British Columbia is in collective mourning over the loss of their iconic lone wolf. The B.C. Conservation Office announced that a B.C. wolf named Takaya was tragically killed by a hunter on Tuesday, March 24. He had been the lone wolf on Discovery Island, B.C., for over six years. 

Animal documentarians and conservation specialists had been closely following the journey of Takaya, a rare species of canine known as the sea wolf, according to The Guardian.

Over the years, Takaya has been seen prowling through several regions around Victoria, B.C., from residential backyards and city sidewalks to farms on the outskirts.

His most prominent settlement was on Discovery Island, where he had survived by hunting otters, seals, and fish.

He held the title of only wolf on the island, even though wolves are not generally known to inhabit islands of such small size. 

The Guardian cited Takaya's journey as significant, as very few wolves have been recorded to "traverse the heart of Victoria."

CTV News reported that Takaya was seen journeying through the streets of James Bay, Victoria, in January. He was tranquillized by conservation officers upon discovery and released into the wild. 

We've all heard about how wolves travel in packs, so Takaya's status as a "lone wolf" only added to his fame. A wolf expert told the Guardian about how Takaya's sharp predatory instincts made him an exceptional hunter in the wild.  

So naturally, news of his death has stunned and disheartened animal lovers all across the world, especially as it was a case of trophy hunting, according to CTV News

CBC News spoke to Cheryl Alexander, a documentarian who studied Takaya and his activities in the wild. She said that trophy-hunters need a "wake-up call."

Alexander has also urged the B.C. government to reconsider hunting laws, which allow such a killing. She reported getting tons of emails from individuals who admired Takaya for being able to survive on his own, even in difficult natural conditions

Countless reactions have emerged on social media in light of his death. 

One user said in a tweet, "Dear Takaya, I'm sorry you were taken to Soon this way. My heart is Sad and Broken. I Cry with you and for All the Animals around the World.

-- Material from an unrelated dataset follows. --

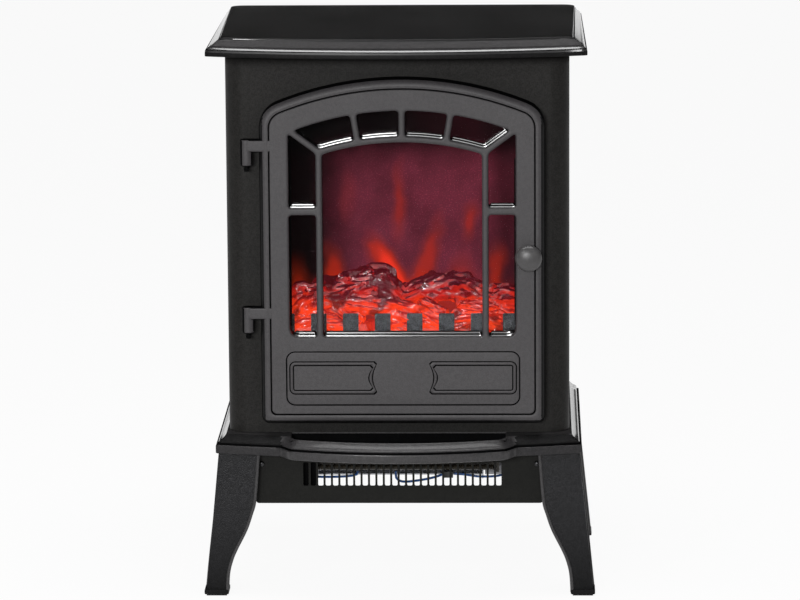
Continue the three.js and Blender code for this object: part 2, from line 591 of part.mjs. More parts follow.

Xo A tragic ending, for a Beautiful Wolf." 

Another user urged the public to take action to save B.C. wolves, saying "Takaya didn’t have to die in vain. Help SaveBCWolves and take action today." 

One user expressed their grief in a tweet, saying, "In all the things happening in the world, today a big piece of my heart is shattered. I am totally in favour of hunting, for food and sustenance, not for sport. Takaya We can learn so much from animals. Now this great one is gone." 

An Instagram user went on to share their emotions. "This was not the ending that any of us anticipated for Victoria's beautiful lone wolf Takaya," they said in their caption

Someone shared photos of Takaya reportedly taken just last Sunday, which would make them the last images of the wolf still alive. 

Other social media users are sharing the same sentiments on the wolf's death. 

Alexander told CBC that she hopes to arrange a memorial service of some sort, which would be open to the public, in the near future. 

As of now, the killing of Takaya is being investigated and further details will be released as they become available.